Exercise: Pick out every line in the data below that holds "Identity".

(Object modeling scripts)
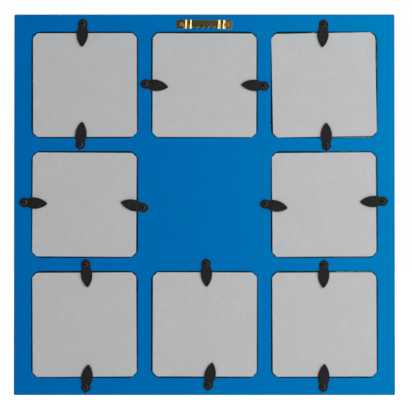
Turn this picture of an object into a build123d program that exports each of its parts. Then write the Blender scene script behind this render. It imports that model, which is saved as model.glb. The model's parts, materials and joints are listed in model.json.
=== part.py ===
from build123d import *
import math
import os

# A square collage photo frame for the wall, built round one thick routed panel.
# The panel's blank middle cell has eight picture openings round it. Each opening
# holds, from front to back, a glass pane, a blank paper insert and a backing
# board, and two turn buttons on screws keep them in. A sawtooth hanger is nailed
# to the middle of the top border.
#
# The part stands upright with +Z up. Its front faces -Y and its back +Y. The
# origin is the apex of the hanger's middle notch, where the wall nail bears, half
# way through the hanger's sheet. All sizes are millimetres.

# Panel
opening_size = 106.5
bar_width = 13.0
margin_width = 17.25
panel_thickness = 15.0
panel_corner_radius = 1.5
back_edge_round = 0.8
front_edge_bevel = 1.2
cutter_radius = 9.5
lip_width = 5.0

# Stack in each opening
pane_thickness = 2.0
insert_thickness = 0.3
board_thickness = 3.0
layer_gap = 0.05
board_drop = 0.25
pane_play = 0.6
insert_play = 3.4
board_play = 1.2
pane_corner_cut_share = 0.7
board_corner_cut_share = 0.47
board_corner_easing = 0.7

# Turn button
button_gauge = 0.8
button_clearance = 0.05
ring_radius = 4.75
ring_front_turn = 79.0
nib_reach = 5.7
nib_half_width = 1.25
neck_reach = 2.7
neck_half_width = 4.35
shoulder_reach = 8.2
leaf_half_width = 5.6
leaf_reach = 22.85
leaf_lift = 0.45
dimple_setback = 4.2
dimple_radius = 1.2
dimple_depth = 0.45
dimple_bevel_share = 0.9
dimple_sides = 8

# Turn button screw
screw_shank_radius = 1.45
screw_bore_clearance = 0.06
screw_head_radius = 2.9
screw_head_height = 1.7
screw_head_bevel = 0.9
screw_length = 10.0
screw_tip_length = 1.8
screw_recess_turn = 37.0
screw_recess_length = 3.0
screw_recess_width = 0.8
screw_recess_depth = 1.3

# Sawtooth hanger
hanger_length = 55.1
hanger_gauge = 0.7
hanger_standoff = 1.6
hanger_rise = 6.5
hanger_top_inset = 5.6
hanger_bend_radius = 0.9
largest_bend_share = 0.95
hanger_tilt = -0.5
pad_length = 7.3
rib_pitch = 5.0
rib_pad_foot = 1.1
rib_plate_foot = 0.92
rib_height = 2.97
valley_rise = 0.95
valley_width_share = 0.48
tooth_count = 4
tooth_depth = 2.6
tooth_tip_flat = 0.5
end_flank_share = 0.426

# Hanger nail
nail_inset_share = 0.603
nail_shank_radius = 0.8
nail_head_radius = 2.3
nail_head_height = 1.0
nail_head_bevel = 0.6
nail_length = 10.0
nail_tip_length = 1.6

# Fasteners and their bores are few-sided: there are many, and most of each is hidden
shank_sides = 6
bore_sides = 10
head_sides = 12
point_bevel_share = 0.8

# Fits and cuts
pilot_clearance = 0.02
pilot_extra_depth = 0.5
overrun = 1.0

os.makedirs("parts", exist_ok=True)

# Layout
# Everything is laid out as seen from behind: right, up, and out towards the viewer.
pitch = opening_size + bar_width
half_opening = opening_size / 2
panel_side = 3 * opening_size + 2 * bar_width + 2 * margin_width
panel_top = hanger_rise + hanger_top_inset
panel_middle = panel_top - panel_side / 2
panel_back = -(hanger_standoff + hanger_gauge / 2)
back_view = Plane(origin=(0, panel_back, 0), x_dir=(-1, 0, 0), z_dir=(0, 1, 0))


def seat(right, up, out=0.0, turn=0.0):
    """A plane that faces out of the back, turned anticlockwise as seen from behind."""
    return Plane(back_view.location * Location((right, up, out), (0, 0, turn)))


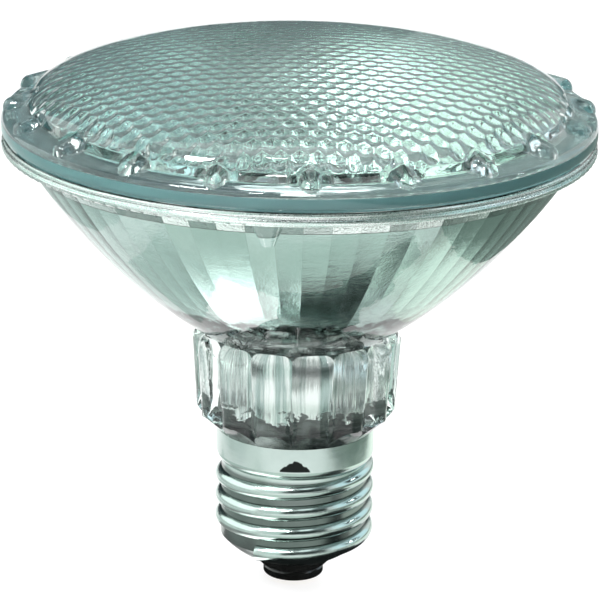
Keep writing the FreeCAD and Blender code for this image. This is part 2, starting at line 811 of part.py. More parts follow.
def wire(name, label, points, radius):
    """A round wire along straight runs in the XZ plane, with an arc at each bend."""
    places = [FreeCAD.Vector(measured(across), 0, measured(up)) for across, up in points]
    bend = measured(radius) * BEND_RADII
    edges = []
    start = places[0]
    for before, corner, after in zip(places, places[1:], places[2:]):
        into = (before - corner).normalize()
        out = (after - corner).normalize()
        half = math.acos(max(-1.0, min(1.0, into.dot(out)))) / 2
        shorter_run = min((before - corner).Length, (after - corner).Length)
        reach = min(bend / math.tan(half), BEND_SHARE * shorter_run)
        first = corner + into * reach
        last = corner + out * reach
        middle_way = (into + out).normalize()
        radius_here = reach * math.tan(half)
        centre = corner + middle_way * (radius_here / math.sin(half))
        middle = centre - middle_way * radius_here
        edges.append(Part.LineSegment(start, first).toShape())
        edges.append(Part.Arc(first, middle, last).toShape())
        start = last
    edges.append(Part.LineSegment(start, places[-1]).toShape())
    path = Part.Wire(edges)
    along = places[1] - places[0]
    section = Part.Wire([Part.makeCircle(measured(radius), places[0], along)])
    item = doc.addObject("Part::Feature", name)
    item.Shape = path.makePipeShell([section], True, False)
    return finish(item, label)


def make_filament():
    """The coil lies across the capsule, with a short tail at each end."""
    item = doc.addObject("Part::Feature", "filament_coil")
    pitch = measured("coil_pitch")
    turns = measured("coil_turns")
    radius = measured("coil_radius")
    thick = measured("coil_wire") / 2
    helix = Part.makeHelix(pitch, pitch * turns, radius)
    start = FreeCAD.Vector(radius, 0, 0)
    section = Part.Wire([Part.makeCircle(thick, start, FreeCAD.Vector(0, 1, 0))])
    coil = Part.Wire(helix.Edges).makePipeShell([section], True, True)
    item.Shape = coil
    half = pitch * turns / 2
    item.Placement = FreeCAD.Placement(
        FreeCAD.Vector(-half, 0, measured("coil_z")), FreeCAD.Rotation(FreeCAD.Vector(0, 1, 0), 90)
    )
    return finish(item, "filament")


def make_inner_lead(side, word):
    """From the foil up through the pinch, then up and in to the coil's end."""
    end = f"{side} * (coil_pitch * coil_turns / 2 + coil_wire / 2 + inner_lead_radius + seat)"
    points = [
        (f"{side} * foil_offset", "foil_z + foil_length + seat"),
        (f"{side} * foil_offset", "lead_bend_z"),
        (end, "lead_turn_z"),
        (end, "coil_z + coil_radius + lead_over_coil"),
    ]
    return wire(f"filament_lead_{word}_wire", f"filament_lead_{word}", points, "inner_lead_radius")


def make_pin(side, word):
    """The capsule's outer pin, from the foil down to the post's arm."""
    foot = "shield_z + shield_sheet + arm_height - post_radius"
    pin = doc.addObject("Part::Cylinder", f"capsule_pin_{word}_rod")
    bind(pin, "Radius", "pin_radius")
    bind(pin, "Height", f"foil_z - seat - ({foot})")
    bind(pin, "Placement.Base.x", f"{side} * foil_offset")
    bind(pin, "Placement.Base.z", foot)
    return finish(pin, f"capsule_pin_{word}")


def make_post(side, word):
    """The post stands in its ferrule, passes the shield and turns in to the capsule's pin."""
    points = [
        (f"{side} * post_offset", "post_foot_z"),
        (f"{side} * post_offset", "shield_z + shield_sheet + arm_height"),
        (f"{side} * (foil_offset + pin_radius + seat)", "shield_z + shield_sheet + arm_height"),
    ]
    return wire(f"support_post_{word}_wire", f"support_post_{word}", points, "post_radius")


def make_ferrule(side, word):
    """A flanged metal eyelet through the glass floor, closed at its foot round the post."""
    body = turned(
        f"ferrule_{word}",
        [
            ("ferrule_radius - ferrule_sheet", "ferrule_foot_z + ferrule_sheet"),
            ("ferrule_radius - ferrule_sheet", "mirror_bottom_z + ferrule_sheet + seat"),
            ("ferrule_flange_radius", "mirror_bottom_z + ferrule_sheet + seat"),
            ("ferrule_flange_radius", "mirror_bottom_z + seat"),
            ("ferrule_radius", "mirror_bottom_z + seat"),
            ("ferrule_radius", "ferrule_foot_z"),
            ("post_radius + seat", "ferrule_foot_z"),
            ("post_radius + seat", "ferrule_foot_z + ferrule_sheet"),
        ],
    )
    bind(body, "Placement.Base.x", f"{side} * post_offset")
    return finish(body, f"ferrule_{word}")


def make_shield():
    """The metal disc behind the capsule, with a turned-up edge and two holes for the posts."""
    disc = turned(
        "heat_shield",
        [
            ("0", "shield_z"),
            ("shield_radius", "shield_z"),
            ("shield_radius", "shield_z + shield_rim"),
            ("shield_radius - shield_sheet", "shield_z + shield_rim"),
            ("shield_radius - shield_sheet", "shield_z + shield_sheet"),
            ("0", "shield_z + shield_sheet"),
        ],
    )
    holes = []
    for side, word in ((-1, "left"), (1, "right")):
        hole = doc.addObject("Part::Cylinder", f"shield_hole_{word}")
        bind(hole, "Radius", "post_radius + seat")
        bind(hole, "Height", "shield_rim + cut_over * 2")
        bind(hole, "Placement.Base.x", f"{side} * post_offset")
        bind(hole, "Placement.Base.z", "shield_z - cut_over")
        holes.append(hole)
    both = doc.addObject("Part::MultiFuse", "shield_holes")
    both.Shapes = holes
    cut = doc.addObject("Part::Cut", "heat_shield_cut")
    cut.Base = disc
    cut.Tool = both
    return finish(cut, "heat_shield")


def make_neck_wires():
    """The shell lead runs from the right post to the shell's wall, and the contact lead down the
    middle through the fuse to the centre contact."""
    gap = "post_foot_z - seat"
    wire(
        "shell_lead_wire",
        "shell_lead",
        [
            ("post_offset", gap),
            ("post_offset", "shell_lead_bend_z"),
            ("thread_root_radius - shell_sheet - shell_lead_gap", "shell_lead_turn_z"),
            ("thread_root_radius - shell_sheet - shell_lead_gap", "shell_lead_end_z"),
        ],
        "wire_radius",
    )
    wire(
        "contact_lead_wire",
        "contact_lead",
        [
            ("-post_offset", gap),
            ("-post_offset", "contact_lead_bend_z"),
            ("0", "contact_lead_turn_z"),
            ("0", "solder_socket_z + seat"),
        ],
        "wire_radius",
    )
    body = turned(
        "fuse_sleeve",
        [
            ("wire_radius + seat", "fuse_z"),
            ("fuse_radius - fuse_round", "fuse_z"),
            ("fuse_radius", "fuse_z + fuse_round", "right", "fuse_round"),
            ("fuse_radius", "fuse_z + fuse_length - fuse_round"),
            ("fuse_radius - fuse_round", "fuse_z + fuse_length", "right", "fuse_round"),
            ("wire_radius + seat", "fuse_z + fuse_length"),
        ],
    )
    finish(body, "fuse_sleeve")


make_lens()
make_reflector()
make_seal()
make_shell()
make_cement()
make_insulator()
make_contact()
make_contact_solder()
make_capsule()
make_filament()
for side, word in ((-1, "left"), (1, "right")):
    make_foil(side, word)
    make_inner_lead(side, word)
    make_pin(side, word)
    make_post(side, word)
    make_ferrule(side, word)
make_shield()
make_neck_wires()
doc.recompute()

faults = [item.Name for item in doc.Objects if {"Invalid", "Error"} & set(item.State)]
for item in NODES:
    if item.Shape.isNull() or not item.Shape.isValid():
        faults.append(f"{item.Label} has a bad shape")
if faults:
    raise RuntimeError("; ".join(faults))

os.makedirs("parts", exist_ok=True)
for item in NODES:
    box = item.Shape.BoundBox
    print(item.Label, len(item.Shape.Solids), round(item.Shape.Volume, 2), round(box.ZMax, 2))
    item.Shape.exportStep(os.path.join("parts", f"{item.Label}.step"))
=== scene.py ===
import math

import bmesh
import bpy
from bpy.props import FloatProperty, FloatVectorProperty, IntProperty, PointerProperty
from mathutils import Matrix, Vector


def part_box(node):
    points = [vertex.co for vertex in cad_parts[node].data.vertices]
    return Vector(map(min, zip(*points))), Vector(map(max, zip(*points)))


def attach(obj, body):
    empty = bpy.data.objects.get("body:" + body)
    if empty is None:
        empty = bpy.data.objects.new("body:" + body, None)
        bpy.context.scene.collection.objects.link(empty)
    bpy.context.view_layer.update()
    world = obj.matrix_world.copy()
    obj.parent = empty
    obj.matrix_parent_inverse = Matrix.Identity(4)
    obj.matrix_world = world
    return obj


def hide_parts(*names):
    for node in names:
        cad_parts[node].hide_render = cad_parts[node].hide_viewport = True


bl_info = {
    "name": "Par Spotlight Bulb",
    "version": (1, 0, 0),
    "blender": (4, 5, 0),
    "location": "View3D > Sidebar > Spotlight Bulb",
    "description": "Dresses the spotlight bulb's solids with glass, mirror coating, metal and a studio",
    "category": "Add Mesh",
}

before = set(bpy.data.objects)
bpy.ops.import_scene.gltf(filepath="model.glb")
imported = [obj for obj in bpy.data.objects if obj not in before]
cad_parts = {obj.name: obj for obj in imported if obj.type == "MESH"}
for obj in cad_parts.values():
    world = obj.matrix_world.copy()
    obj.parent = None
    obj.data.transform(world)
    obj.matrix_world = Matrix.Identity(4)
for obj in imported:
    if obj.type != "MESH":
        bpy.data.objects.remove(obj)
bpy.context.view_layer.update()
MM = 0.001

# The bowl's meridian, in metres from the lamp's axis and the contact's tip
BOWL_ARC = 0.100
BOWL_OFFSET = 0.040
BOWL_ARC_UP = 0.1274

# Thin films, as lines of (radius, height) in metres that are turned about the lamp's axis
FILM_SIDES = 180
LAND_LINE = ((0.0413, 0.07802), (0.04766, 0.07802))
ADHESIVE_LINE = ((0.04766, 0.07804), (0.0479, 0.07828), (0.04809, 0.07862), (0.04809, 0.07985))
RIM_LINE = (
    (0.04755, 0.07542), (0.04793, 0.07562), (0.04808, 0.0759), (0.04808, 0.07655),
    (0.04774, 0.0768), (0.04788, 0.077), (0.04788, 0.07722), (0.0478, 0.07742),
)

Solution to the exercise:
    obj.matrix_parent_inverse = Matrix.Identity(4)
    obj.matrix_world = Matrix.Identity(4)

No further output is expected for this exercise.